The policies born of this multi-culturally sensitive marriage are extraordinary and harrowing. Polygamy is not only to be legitimized, but—should one man’s means and status deserve it—wholeheartedly encouraged. This component of the religion proves especially appealing to our sexually rapacious professor Francois. For his own achievements, he’ll be permitted by Allah to treble his allotment of wives. Who cares about matters theological when one can be fulfilled with matters so enticingly carnal?

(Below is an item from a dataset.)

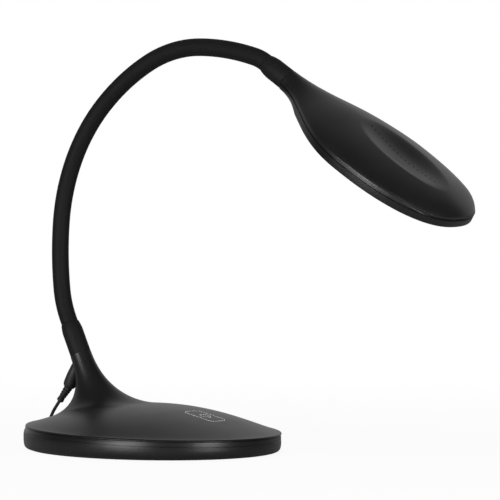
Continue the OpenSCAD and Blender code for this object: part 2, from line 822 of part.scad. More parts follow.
relief_dir = unit([-10.5, 0, -12.6]);
module strain_relief() {
    color([0.06, 0.06, 0.065])
        along(boot_to, relief_dir) {
            difference() {
                union() {
                    cylinder(r1 = 2.9, r2 = 2.4, h = 15);
                    for (k = [0:4])
                        translate([0, 0, 0.6 + k * 2.9])
                            cylinder(r = 3.3 - k * 0.12, h = 1.5);
                    translate([0, 0, 14])
                        cylinder(r = 3.1, h = 2);
                }
                translate([0, 0, 1])
                    cylinder(r = cord_r, h = 16);
            }
        }
}

coil_at = [-85, 116];
usb_at = [coil_at[0] + 23, coil_at[1] + coil_d / 2 + cord_r * (coil_cols - 1) - 0.2, 4.2];
tie_t = 0.8;
module cord_coil() {
    color([0.06, 0.06, 0.065])
        translate([coil_at[0], coil_at[1], coil_rows * cord_r + tie_t])
            rotate_extrude()
                translate([coil_d / 2, 0])
                    union() {
                        square([2 * cord_r * (coil_cols - 1), 2 * cord_r * coil_rows], center = true);
                        square([2 * cord_r * coil_cols, 2 * cord_r * (coil_rows - 1)], center = true);
                    }
    color([0.06, 0.06, 0.065])
        translate([coil_at[0], usb_at[1], usb_at[2]])
            rotate([0, 90, 0])
                cylinder(r = cord_r, h = usb_at[0] - coil_at[0] + 1);
}

module cord_tie() {
    color([0.10, 0.10, 0.11])
        translate([coil_at[0], coil_at[1] + coil_d / 2, coil_rows * cord_r + tie_t])
            rotate([90, 0, 90])
                linear_extrude(4, center = true)
                    difference() {
                        square([2 * (cord_r * coil_cols + tie_t), 2 * (cord_r * coil_rows + tie_t)],
                            center = true);
                        square([2 * cord_r * coil_cols + 0.5, 2 * cord_r * coil_rows], center = true);
                    }
}

relief_end = boot_to + 16 * relief_dir;
cord_in = boot_to + 2 * relief_dir;
cord_path = concat([cord_in, relief_end],
    curve([relief_end + 5 * relief_dir, [-113, 0.4, 26.5], [-119, 2.5, 17.5], [-121.6, 5, 9],
        [-125.5, 11, 3.2], [-129, 22, 1.6],
        [-130, 38, 1.5], [-127, 60, 1.5], [-120, 78, 1.5], [-111, 94, 1.6], [-107, 105, 2],
        [-106.2, 116, 2.4]], 4));
module cord_run() {
    color([0.06, 0.06, 0.065])
        tube(cord_path, cord_r, 8);
}

module usb_grip() {
    color([0.06, 0.06, 0.065])
        translate(usb_at)
            rotate([0, 90, 0])
                linear_extrude(24)
                    rounded(8.4, 15, 2);
}

module usb_shell() {
    color([0.70, 0.70, 0.72])
        translate(usb_at + [24, 0, 0])
            rotate([0, 90, 0])
                linear_extrude(12)
                    difference() {
                        square([4.5, 12], center = true);
                        translate([-0.6, 0])
                            square([2.1, 11.2], center = true);
                    }
}

base_cover();
base_tray();
ballast_weight();
anti_slip_pad();
cover_screws();
ballast_screws();
touch_legend();
touch_spring();
control_board();
board_parts();
board_screws();
neck_nut();
lower_ferrule();
base_lead();
supply_lead();
sleeve(0);  // neck_sleeve_1
sleeve(1);  // neck_sleeve_2
sleeve(2);  // neck_sleeve_3
sleeve(3);  // neck_sleeve_4
sleeve(4);  // neck_sleeve_5
sleeve(5);  // neck_sleeve_6
sleeve(6);  // neck_sleeve_7
sleeve(7);  // neck_sleeve_8
core(0);  // neck_core_1
core(1);  // neck_core_2
core(2);  // neck_core_3
core(3);  // neck_core_4
core(4);  // neck_core_5
core(5);  // neck_core_6
core(6);  // neck_core_7
core(7);  // neck_core_8
wires(0);  // neck_wires_1
wires(1);  // neck_wires_2
wires(2);  // neck_wires_3
wires(3);  // neck_wires_4
wires(4);  // neck_wires_5
wires(5);  // neck_wires_6
wires(6);  // neck_wires_7
wires(7);  // neck_wires_8
upper_ferrule();
head_nut();
head_shell();
head_ring();
diffuser();
led_board();
leds();
led_screws();
ring_screws();
head_lead();
cord_boot();
strain_relief();
cord_run();
cord_coil();
cord_tie();
usb_grip();
usb_shell();
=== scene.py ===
import math

import bmesh
import bpy
from mathutils import Matrix, Vector


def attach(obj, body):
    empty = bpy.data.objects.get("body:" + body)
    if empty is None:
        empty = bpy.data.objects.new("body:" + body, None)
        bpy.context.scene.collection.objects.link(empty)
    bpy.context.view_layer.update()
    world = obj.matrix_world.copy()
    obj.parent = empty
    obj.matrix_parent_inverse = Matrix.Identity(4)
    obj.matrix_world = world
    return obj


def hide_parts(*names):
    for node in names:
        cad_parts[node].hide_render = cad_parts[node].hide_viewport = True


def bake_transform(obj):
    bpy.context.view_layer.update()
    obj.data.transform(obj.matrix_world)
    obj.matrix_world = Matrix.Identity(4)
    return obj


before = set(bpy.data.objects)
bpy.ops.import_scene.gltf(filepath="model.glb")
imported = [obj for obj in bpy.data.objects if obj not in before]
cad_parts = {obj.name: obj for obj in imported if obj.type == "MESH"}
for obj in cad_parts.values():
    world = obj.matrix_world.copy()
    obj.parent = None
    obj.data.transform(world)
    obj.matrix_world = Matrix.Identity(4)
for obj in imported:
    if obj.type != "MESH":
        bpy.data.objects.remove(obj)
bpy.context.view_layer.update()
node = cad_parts
bpy.ops.object.select_all(action="DESELECT")

# ---- Camera, ground and light --------------------------------------------
# A long lens, level with the middle of the lamp, looks from its front right side.
# Ground and backdrop are plain and pale. Two soft boxes beside the lamp show in the
# gloss of its walls; two more, above it and behind it, only fill.
TARGET = Vector((0.1045, 0.0, 0.1712))
TURN = math.radians(36.0)
DISTANCE = 1.7893
camera_data = bpy.data.cameras.new("camera")
camera_data.sensor_width = 36.0
camera_data.lens = 154.97
camera_data.clip_start = 0.05
camera_data.clip_end = 50
camera = bpy.data.objects.new("camera", camera_data)
camera.location = TARGET + DISTANCE * Vector((math.sin(TURN), -math.cos(TURN), 0))
camera.rotation_euler = (math.pi / 2, 0, TURN)
bpy.context.scene.collection.objects.link(camera)
bpy.context.scene.camera = camera
bpy.context.scene.view_settings.view_transform = "Standard"


def added(tree, kind, values=None, **settings):
    """A new shader node with its settings and its fixed input values."""
    fresh = tree.nodes.new("ShaderNode" + kind)
    for name, value in settings.items():
        setattr(fresh, name, value)
    for name, value in (values or {}).items():
        fresh.inputs[name].default_value = value
    return fresh


# The backdrop is white to the camera. What the gloss sees of it fades away from the
# side that the camera faces, and the rest of the light from it is low.
world = bpy.data.worlds.new("studio")
bpy.context.scene.world = world
world.use_nodes = True
tree = world.node_tree
background = tree.nodes["Background"]
background.inputs["Color"].default_value = (1, 1, 1, 1)
rays = added(tree, "LightPath")
heading = added(tree, "TexCoord")
ahead = added(tree, "VectorMath", operation="DOT_PRODUCT")
ahead.inputs[1].default_value = (-math.sin(TURN), math.cos(TURN), 0.0)
backdrop = added(tree, "MapRange", {
    "From Min": 0.25, "From Max": 0.95, "To Min": 0.03, "To Max": 0.60},
    interpolation_type="SMOOTHSTEP")
glossed = added(tree, "Math", operation="MAXIMUM")
around = added(tree, "Mix", {"A": 0.12}, data_type="FLOAT")
sky = added(tree, "Mix", {"B": 1.0}, data_type="FLOAT")
tree.links.new(heading.outputs["Generated"], ahead.inputs[0])
tree.links.new(ahead.outputs["Value"], backdrop.inputs["Value"])
tree.links.new(rays.outputs["Is Glossy Ray"], glossed.inputs[0])
tree.links.new(rays.outputs["Is Transmission Ray"], glossed.inputs[1])
tree.links.new(glossed.outputs[0], around.inputs["Factor"])
tree.links.new(backdrop.outputs["Result"], around.inputs["B"])
tree.links.new(around.outputs["Result"], sky.inputs["A"])
tree.links.new(rays.outputs["Is Camera Ray"], sky.inputs["Factor"])
tree.links.new(sky.outputs["Result"], background.inputs["Strength"])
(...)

As is marriage, education is to be restructured in the full. No longer will students, be they male or female, have the opportunity to pursue the liberal arts. This, of course, was one of the great relics that survived Europe’s distinctly Scholastic, Medieval past and made it into the universities of our own day. The likes of Al-Ghazali, Avicenna, and Rumi will rather supplant than supplement the likes of Aquinas, Abelard, and Dante. Doubtless, these would be the more innocuous changes a newly Islamic France would bring. A change in pedagogy and a liberation of sexuality (as it pertains to the male) would be just the start; they’d serve as the initial gates through which one might enter a newfangled society defined by Sharia full-stop.
And thus, beneath Francois’ very feet, the tide of French culture has shifted. Charles Martel’s defenses may as well have been sieves. Doughty France has fallen and Islam marches at the helm. How exactly does our Francois respond? Unheroically, to say the least, but might we not respond in the same way? I fear we’ll soon learn that very answer; 2022 approaches inexorably fast.